| Task prompt |
Copy out all of the material, matching it word for word.

| Dataset section |
----
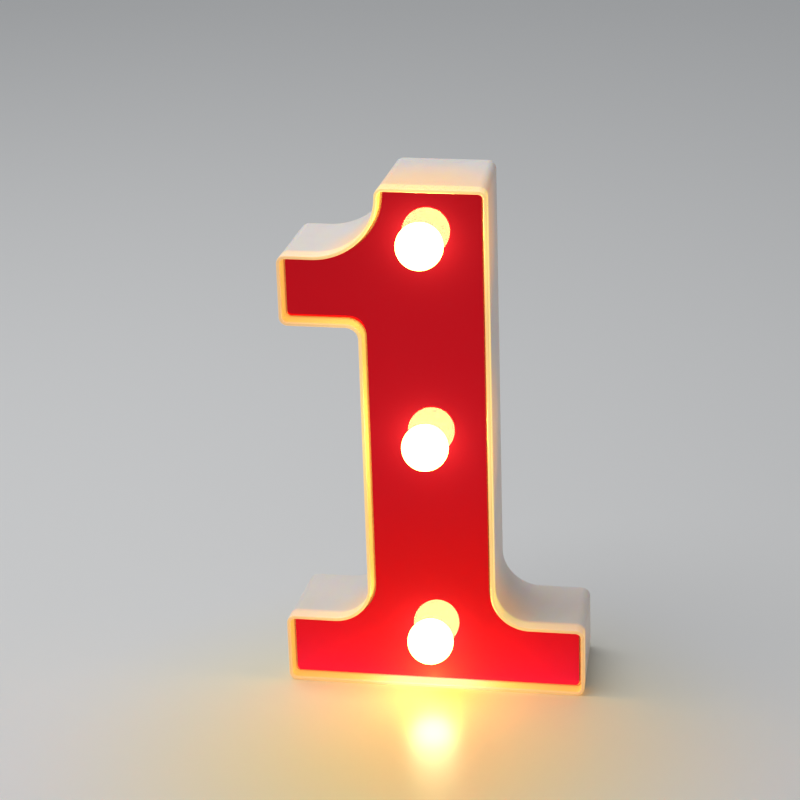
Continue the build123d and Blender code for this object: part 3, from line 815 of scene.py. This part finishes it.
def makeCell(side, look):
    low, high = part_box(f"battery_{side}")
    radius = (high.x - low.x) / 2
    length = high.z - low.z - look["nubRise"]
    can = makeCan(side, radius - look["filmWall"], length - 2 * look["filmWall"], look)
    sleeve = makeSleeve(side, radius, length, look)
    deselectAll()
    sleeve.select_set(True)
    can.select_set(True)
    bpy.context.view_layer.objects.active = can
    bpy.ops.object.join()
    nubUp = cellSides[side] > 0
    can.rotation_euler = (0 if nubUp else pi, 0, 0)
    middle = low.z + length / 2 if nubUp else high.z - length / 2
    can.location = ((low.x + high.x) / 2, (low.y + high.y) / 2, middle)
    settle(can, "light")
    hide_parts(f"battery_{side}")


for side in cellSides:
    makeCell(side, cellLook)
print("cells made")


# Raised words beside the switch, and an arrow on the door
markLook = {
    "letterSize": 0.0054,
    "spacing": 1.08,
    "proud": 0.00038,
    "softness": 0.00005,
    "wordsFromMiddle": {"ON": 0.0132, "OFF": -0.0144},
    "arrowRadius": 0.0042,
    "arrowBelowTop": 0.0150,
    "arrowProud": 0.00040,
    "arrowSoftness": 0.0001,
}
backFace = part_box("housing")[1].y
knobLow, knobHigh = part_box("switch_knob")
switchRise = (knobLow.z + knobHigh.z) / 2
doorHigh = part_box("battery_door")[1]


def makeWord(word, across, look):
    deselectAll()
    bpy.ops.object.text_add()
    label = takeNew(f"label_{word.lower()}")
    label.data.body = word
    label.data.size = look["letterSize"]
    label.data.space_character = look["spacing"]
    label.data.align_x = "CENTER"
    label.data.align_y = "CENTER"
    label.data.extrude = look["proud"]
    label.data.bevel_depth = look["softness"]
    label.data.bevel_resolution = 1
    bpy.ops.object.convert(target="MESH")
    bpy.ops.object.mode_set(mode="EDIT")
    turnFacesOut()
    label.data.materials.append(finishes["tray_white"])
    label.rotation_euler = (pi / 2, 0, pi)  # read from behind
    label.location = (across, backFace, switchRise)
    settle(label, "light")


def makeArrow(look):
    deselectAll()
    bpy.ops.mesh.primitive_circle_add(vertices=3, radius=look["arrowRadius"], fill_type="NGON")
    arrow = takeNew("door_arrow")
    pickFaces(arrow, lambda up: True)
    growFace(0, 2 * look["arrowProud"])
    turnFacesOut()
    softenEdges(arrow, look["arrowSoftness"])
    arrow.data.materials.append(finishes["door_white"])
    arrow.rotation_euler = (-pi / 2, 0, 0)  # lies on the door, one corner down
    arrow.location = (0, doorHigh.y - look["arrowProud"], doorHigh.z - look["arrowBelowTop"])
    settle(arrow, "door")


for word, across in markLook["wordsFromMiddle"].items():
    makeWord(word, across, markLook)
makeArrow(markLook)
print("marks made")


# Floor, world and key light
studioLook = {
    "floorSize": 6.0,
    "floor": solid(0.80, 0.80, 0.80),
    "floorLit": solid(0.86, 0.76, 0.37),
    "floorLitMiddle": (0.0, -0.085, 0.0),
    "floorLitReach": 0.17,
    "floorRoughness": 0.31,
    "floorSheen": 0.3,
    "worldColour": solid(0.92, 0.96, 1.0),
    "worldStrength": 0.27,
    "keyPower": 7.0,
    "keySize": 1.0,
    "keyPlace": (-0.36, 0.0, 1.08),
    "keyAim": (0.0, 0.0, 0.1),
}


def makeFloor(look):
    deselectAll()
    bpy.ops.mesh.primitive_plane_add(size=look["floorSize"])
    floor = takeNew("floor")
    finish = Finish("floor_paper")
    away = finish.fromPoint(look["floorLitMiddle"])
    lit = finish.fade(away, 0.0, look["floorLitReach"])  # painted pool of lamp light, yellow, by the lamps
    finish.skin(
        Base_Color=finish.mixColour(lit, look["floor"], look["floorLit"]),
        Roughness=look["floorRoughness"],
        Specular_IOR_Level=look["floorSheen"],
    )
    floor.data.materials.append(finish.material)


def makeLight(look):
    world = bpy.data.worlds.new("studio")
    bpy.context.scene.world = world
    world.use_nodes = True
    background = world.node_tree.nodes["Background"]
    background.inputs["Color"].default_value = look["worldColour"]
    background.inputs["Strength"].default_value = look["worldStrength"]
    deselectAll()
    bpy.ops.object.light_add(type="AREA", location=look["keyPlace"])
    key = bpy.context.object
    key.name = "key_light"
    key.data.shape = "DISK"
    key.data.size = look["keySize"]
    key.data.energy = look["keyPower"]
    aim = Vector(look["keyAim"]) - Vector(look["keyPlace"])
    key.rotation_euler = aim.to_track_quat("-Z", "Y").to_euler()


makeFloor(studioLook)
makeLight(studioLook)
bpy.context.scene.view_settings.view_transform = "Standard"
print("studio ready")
----
| The solution |
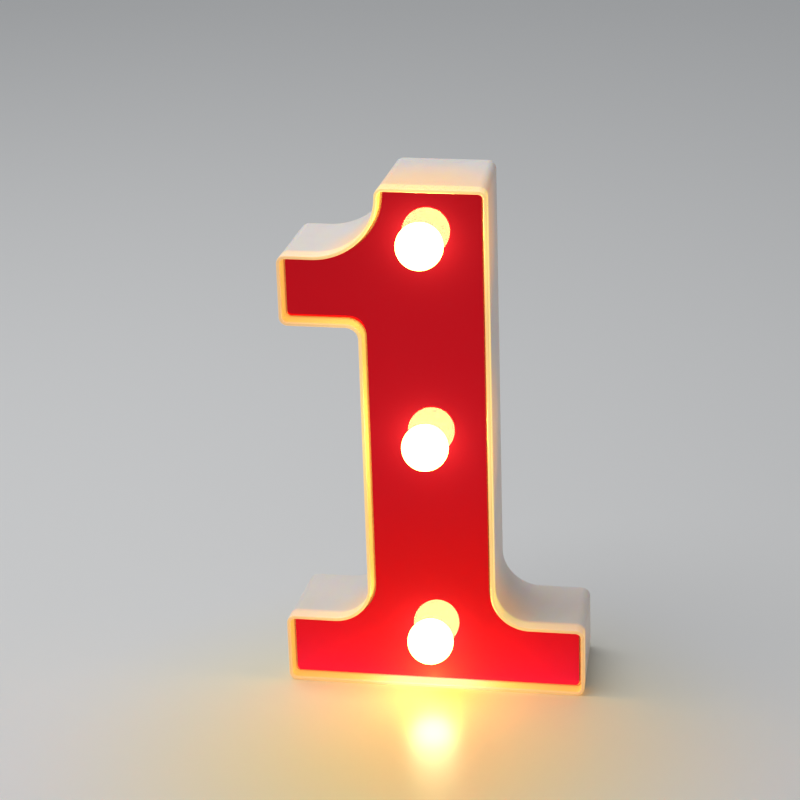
Continue the build123d and Blender code for this object: part 3, from line 815 of scene.py. This part finishes it.
def makeCell(side, look):
    low, high = part_box(f"battery_{side}")
    radius = (high.x - low.x) / 2
    length = high.z - low.z - look["nubRise"]
    can = makeCan(side, radius - look["filmWall"], length - 2 * look["filmWall"], look)
    sleeve = makeSleeve(side, radius, length, look)
    deselectAll()
    sleeve.select_set(True)
    can.select_set(True)
    bpy.context.view_layer.objects.active = can
    bpy.ops.object.join()
    nubUp = cellSides[side] > 0
    can.rotation_euler = (0 if nubUp else pi, 0, 0)
    middle = low.z + length / 2 if nubUp else high.z - length / 2
    can.location = ((low.x + high.x) / 2, (low.y + high.y) / 2, middle)
    settle(can, "light")
    hide_parts(f"battery_{side}")


for side in cellSides:
    makeCell(side, cellLook)
print("cells made")


# Raised words beside the switch, and an arrow on the door
markLook = {
    "letterSize": 0.0054,
    "spacing": 1.08,
    "proud": 0.00038,
    "softness": 0.00005,
    "wordsFromMiddle": {"ON": 0.0132, "OFF": -0.0144},
    "arrowRadius": 0.0042,
    "arrowBelowTop": 0.0150,
    "arrowProud": 0.00040,
    "arrowSoftness": 0.0001,
}
backFace = part_box("housing")[1].y
knobLow, knobHigh = part_box("switch_knob")
switchRise = (knobLow.z + knobHigh.z) / 2
doorHigh = part_box("battery_door")[1]


def makeWord(word, across, look):
    deselectAll()
    bpy.ops.object.text_add()
    label = takeNew(f"label_{word.lower()}")
    label.data.body = word
    label.data.size = look["letterSize"]
    label.data.space_character = look["spacing"]
    label.data.align_x = "CENTER"
    label.data.align_y = "CENTER"
    label.data.extrude = look["proud"]
    label.data.bevel_depth = look["softness"]
    label.data.bevel_resolution = 1
    bpy.ops.object.convert(target="MESH")
    bpy.ops.object.mode_set(mode="EDIT")
    turnFacesOut()
    label.data.materials.append(finishes["tray_white"])
    label.rotation_euler = (pi / 2, 0, pi)  # read from behind
    label.location = (across, backFace, switchRise)
    settle(label, "light")


def makeArrow(look):
    deselectAll()
    bpy.ops.mesh.primitive_circle_add(vertices=3, radius=look["arrowRadius"], fill_type="NGON")
    arrow = takeNew("door_arrow")
    pickFaces(arrow, lambda up: True)
    growFace(0, 2 * look["arrowProud"])
    turnFacesOut()
    softenEdges(arrow, look["arrowSoftness"])
    arrow.data.materials.append(finishes["door_white"])
    arrow.rotation_euler = (-pi / 2, 0, 0)  # lies on the door, one corner down
    arrow.location = (0, doorHigh.y - look["arrowProud"], doorHigh.z - look["arrowBelowTop"])
    settle(arrow, "door")


for word, across in markLook["wordsFromMiddle"].items():
    makeWord(word, across, markLook)
makeArrow(markLook)
print("marks made")


# Floor, world and key light
studioLook = {
    "floorSize": 6.0,
    "floor": solid(0.80, 0.80, 0.80),
    "floorLit": solid(0.86, 0.76, 0.37),
    "floorLitMiddle": (0.0, -0.085, 0.0),
    "floorLitReach": 0.17,
    "floorRoughness": 0.31,
    "floorSheen": 0.3,
    "worldColour": solid(0.92, 0.96, 1.0),
    "worldStrength": 0.27,
    "keyPower": 7.0,
    "keySize": 1.0,
    "keyPlace": (-0.36, 0.0, 1.08),
    "keyAim": (0.0, 0.0, 0.1),
}


def makeFloor(look):
    deselectAll()
    bpy.ops.mesh.primitive_plane_add(size=look["floorSize"])
    floor = takeNew("floor")
    finish = Finish("floor_paper")
    away = finish.fromPoint(look["floorLitMiddle"])
    lit = finish.fade(away, 0.0, look["floorLitReach"])  # painted pool of lamp light, yellow, by the lamps
    finish.skin(
        Base_Color=finish.mixColour(lit, look["floor"], look["floorLit"]),
        Roughness=look["floorRoughness"],
        Specular_IOR_Level=look["floorSheen"],
    )
    floor.data.materials.append(finish.material)


def makeLight(look):
    world = bpy.data.worlds.new("studio")
    bpy.context.scene.world = world
    world.use_nodes = True
    background = world.node_tree.nodes["Background"]
    background.inputs["Color"].default_value = look["worldColour"]
    background.inputs["Strength"].default_value = look["worldStrength"]
    deselectAll()
    bpy.ops.object.light_add(type="AREA", location=look["keyPlace"])
    key = bpy.context.object
    key.name = "key_light"
    key.data.shape = "DISK"
    key.data.size = look["keySize"]
    key.data.energy = look["keyPower"]
    aim = Vector(look["keyAim"]) - Vector(look["keyPlace"])
    key.rotation_euler = aim.to_track_quat("-Z", "Y").to_euler()


makeFloor(studioLook)
makeLight(studioLook)
bpy.context.scene.view_settings.view_transform = "Standard"
print("studio ready")